* begin *

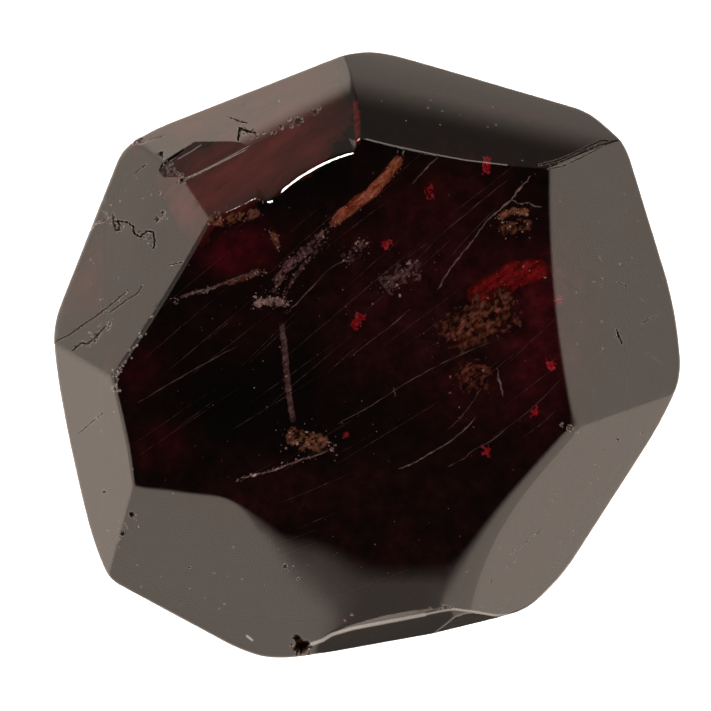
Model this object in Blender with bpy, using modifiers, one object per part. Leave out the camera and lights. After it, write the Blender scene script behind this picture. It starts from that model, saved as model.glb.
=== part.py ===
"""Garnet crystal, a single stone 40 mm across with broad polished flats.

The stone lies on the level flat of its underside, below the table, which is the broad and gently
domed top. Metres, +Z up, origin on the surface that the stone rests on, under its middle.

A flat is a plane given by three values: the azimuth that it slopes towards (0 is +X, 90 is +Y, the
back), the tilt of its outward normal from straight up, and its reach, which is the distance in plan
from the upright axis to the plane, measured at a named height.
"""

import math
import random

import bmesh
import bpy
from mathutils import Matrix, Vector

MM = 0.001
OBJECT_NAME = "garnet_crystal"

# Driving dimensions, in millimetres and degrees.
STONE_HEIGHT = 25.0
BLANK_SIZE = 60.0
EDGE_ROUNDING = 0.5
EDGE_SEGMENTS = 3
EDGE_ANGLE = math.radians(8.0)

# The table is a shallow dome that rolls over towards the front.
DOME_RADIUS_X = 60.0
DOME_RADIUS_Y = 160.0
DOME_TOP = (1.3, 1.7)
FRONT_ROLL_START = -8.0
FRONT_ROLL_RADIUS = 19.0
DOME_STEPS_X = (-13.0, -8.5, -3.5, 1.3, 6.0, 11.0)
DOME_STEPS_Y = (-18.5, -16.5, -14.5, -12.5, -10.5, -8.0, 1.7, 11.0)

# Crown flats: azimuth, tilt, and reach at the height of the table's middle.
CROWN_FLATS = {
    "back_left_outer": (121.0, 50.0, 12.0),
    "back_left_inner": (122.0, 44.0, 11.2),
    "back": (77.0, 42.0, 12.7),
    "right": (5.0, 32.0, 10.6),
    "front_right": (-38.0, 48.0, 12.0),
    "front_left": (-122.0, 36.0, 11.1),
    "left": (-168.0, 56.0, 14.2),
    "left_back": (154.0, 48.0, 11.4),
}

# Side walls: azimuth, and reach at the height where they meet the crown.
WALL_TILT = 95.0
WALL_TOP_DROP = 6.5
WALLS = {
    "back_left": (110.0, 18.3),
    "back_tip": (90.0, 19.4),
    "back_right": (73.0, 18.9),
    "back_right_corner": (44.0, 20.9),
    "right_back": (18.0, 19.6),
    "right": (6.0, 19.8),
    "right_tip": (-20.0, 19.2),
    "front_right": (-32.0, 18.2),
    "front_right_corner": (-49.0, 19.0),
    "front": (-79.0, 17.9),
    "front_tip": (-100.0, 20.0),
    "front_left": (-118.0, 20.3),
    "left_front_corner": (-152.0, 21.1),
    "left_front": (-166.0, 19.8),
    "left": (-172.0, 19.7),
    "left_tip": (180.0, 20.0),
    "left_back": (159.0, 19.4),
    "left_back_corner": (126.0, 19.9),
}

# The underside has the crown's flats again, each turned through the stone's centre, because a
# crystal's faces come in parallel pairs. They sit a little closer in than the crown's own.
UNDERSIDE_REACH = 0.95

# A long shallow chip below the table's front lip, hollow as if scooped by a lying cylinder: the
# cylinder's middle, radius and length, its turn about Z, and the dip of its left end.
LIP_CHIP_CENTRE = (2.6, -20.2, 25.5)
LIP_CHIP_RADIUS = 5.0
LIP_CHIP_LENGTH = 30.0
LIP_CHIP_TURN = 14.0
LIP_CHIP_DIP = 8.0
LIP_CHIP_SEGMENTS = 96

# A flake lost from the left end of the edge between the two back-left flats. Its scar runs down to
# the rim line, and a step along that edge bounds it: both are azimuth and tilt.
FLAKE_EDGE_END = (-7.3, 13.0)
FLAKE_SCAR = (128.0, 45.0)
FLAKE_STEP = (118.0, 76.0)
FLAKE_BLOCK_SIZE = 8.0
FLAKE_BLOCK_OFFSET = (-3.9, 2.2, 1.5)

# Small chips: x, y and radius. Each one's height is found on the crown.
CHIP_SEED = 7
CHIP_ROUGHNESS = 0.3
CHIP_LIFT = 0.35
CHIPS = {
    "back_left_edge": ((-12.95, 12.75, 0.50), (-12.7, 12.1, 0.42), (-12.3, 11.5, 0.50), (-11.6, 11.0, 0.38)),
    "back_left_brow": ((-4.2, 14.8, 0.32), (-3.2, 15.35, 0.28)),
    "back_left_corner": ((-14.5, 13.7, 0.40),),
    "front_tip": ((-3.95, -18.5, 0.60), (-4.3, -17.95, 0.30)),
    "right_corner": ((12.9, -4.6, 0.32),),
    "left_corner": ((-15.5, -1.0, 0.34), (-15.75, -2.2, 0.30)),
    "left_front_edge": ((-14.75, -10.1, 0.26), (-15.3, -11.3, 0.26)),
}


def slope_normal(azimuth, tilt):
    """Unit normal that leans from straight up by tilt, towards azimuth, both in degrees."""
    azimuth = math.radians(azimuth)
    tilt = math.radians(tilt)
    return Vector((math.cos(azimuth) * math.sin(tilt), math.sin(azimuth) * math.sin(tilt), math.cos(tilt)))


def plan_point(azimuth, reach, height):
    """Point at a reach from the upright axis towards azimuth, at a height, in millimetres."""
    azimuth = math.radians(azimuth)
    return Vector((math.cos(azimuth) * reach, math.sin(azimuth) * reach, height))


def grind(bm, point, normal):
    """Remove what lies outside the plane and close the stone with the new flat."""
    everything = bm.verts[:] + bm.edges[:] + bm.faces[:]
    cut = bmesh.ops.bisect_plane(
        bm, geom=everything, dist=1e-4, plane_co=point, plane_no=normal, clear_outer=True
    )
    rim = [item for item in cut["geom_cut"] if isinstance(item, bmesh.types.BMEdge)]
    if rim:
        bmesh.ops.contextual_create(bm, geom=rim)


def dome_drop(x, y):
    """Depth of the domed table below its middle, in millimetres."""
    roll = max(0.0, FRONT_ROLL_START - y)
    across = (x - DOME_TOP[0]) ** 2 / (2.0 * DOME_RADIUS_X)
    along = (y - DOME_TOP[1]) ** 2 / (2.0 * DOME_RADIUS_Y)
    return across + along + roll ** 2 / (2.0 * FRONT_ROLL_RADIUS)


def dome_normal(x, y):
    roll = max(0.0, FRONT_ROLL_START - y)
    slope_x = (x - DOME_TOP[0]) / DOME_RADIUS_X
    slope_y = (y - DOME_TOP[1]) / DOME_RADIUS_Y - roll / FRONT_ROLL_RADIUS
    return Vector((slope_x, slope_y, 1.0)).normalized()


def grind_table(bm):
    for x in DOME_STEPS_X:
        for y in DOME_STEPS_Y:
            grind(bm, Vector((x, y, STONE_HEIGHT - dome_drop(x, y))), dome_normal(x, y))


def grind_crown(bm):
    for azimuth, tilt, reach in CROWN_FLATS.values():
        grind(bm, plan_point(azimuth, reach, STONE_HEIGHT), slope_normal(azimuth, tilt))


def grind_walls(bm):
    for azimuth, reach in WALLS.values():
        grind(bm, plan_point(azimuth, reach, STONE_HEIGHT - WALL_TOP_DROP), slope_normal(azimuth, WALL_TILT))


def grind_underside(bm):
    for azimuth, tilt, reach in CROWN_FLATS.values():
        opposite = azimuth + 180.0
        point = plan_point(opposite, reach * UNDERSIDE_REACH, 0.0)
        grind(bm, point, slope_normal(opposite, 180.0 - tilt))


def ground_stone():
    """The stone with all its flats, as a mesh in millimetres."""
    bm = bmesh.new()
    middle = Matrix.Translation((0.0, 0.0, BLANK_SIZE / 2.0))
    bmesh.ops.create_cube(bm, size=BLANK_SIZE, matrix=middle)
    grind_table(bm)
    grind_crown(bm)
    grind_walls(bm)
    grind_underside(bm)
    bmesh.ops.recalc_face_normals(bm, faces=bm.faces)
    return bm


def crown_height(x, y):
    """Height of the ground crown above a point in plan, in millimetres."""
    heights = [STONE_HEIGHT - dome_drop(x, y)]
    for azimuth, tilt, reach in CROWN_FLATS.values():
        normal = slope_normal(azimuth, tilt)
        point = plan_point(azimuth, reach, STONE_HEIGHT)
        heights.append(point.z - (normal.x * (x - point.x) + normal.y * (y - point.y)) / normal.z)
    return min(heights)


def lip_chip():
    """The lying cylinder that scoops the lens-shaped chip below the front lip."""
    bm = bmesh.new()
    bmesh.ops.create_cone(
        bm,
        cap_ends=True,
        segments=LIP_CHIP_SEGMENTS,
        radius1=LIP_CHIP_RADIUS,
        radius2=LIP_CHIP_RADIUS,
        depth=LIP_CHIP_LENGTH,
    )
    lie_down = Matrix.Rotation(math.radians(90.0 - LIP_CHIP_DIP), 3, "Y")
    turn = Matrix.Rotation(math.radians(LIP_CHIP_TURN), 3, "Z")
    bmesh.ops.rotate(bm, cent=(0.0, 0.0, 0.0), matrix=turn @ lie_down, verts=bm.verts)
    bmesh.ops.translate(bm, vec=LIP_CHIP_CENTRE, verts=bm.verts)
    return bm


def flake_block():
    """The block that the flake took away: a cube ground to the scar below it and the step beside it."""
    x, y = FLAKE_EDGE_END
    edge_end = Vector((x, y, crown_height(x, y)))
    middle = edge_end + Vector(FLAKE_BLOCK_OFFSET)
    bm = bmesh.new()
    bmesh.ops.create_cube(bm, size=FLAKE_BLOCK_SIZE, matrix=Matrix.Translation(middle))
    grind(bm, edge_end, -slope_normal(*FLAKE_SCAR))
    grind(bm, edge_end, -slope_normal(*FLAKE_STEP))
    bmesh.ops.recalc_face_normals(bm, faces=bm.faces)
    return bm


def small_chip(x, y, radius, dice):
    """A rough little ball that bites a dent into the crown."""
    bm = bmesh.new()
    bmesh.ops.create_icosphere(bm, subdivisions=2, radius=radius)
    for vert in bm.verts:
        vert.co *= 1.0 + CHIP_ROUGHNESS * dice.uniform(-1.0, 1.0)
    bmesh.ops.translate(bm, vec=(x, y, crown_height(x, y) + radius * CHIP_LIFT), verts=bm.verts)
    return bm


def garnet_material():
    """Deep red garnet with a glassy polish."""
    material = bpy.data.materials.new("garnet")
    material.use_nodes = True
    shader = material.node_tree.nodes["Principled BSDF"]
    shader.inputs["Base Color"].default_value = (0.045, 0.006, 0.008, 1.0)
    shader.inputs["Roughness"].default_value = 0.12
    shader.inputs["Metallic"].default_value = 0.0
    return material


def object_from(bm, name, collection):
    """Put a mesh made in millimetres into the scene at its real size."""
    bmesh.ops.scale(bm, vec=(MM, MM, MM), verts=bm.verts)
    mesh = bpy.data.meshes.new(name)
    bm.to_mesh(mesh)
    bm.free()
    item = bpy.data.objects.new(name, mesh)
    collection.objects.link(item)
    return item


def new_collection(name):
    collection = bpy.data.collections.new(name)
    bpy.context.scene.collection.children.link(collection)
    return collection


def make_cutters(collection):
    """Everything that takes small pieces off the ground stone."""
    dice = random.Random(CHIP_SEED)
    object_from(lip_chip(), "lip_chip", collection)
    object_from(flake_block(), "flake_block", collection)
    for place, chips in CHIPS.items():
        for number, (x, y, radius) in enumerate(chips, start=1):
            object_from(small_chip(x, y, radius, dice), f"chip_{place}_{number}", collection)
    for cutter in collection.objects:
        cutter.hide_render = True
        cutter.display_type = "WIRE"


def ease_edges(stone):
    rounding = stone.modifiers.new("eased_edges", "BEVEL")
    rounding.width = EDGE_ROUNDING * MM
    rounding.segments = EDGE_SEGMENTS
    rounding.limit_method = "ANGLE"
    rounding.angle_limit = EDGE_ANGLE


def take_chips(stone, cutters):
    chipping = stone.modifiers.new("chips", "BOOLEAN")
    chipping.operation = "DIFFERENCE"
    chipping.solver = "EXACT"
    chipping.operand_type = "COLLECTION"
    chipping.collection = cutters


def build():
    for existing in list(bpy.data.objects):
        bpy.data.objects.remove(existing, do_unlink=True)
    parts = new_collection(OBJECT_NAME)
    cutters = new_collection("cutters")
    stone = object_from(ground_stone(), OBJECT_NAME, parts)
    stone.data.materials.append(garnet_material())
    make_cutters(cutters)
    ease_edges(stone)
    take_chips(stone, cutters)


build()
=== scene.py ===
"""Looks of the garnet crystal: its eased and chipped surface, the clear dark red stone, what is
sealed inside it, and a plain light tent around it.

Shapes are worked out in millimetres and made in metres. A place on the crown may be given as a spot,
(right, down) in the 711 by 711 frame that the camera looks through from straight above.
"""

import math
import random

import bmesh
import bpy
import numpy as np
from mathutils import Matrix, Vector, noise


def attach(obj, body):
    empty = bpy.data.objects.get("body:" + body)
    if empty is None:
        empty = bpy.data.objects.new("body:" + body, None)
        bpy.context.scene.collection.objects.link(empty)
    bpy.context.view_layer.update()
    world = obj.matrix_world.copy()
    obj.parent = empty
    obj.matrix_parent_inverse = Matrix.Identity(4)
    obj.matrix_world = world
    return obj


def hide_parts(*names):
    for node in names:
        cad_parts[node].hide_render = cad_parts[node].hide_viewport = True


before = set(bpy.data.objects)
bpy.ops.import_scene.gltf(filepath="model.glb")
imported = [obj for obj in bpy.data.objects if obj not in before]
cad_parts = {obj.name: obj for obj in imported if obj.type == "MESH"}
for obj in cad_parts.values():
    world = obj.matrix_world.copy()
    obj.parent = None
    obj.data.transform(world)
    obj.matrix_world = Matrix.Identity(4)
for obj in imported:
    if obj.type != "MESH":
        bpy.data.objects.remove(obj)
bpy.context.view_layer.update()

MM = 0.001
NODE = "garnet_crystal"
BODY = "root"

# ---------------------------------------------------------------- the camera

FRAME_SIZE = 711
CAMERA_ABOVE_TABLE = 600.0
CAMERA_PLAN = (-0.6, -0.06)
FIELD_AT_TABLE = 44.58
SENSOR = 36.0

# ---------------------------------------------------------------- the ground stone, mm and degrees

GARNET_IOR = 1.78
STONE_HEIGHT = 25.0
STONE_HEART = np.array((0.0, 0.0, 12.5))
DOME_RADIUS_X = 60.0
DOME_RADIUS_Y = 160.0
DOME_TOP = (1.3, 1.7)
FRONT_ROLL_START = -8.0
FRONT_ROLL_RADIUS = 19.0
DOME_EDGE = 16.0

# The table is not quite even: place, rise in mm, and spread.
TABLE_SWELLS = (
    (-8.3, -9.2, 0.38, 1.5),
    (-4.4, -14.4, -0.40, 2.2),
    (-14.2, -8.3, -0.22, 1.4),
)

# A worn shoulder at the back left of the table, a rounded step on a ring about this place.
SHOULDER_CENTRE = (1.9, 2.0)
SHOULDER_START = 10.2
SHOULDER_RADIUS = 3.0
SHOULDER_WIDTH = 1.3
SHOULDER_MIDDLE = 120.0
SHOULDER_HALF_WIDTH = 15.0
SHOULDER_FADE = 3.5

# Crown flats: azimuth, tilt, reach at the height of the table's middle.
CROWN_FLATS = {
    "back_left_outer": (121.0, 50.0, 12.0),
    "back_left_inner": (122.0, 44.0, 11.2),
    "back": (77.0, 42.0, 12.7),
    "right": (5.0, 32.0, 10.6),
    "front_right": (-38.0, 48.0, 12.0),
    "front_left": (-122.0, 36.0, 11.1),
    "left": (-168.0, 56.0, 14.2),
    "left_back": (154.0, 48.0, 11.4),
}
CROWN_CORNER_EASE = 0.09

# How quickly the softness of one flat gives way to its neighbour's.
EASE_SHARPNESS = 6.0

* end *

• _Task prompt_
Lines from the start of the material above through the line containing "EDGE_ANGLE = math.radians(8.0)" are to be duplicated exactly, and only those.

• _Correct response_
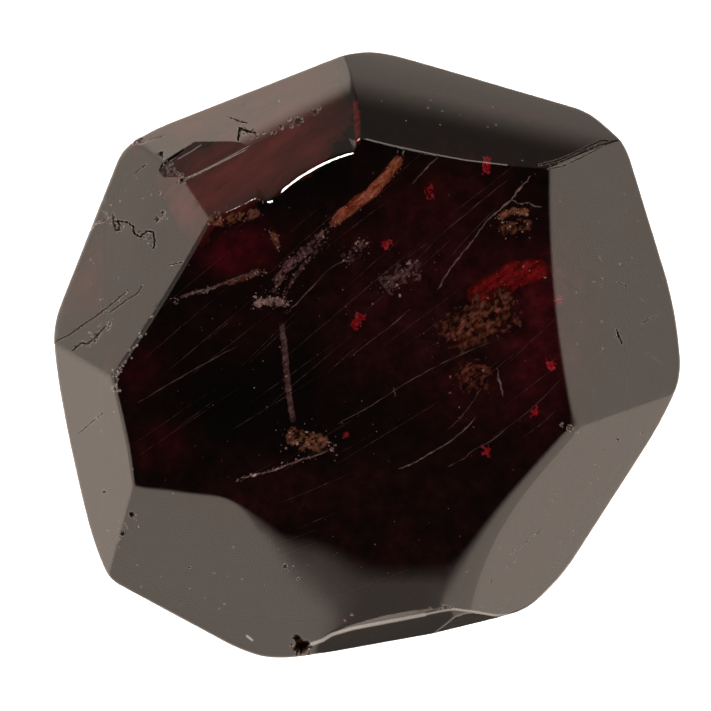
Model this object in Blender with bpy, using modifiers, one object per part. Leave out the camera and lights. After it, write the Blender scene script behind this picture. It starts from that model, saved as model.glb.
=== part.py ===
"""Garnet crystal, a single stone 40 mm across with broad polished flats.

The stone lies on the level flat of its underside, below the table, which is the broad and gently
domed top. Metres, +Z up, origin on the surface that the stone rests on, under its middle.

A flat is a plane given by three values: the azimuth that it slopes towards (0 is +X, 90 is +Y, the
back), the tilt of its outward normal from straight up, and its reach, which is the distance in plan
from the upright axis to the plane, measured at a named height.
"""

import math
import random

import bmesh
import bpy
from mathutils import Matrix, Vector

MM = 0.001
OBJECT_NAME = "garnet_crystal"

# Driving dimensions, in millimetres and degrees.
STONE_HEIGHT = 25.0
BLANK_SIZE = 60.0
EDGE_ROUNDING = 0.5
EDGE_SEGMENTS = 3
EDGE_ANGLE = math.radians(8.0)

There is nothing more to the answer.